Jager
Gold $$ Contributor
		Interesting and useful info. I’m just trying to learn here. Curiosity I guess.
It would seem to me that the pressure curve would also be different for jump versus jam. Even if total pressure is the same. For jump does pressure build more slowly because of less initial resistance then increase sharply when the bullet contacts the lands? As opposed to jam where it would seem initial pressure would rise very quickly because there is increased resistance from the beginning? Of course I have no idea if that would matter but it’s still interesting
You'd think there might be an initial pressure spike as an unjammed cartridge initially fires, a brief fall-off of that pressure as soon as the bullet releases, and then a second spike a fraction of a millisecond later when the bullet engages the rifling. But I've never seen a chamber pressure curve from a piezoelectric transducer that looked like that.
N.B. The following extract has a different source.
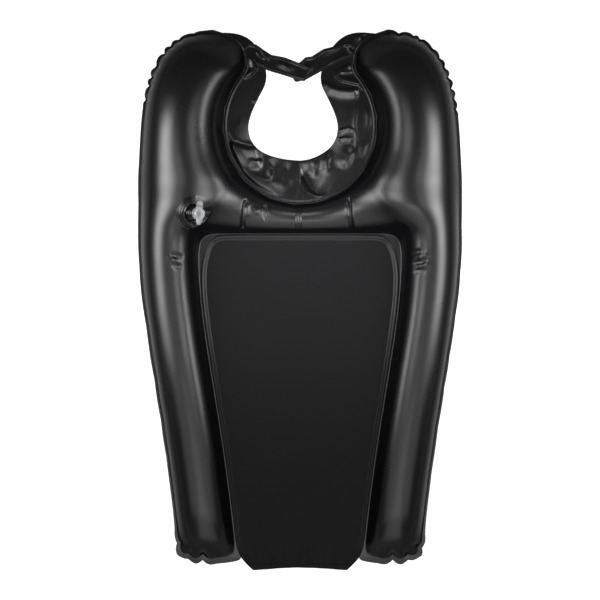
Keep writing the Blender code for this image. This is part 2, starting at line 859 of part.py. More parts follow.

What we do see are a very rapid, nearly straight line rise in chamber pressure regardless of whether a bullet is jammed or jumped. A jammed bullet will invariably present a higher maximum pressure than its un-jammed counterpart - the pressure curve is indeed very different between the two. But the profile is going to look similar.
We tend to think of bullets, especially jacketed bullets, as being "hard." But they're not, really. They engrave into the rifling, or obturate, quite easily.
It all happens very fast, max pressure being reached within 2 to 4 tenths of a millisecond. By the time the bullet has moved an inch, the show is largely over. The bullet still has lots of pressure behind it as is still being accelerated... but pressure is rapidly declining as the bullet advances and the bore volume behind it increases.
It's really a remarkable sequence of events, when you think about it. And when you consider the precision with which we're able to place that bullet, way out yonder... almost magical.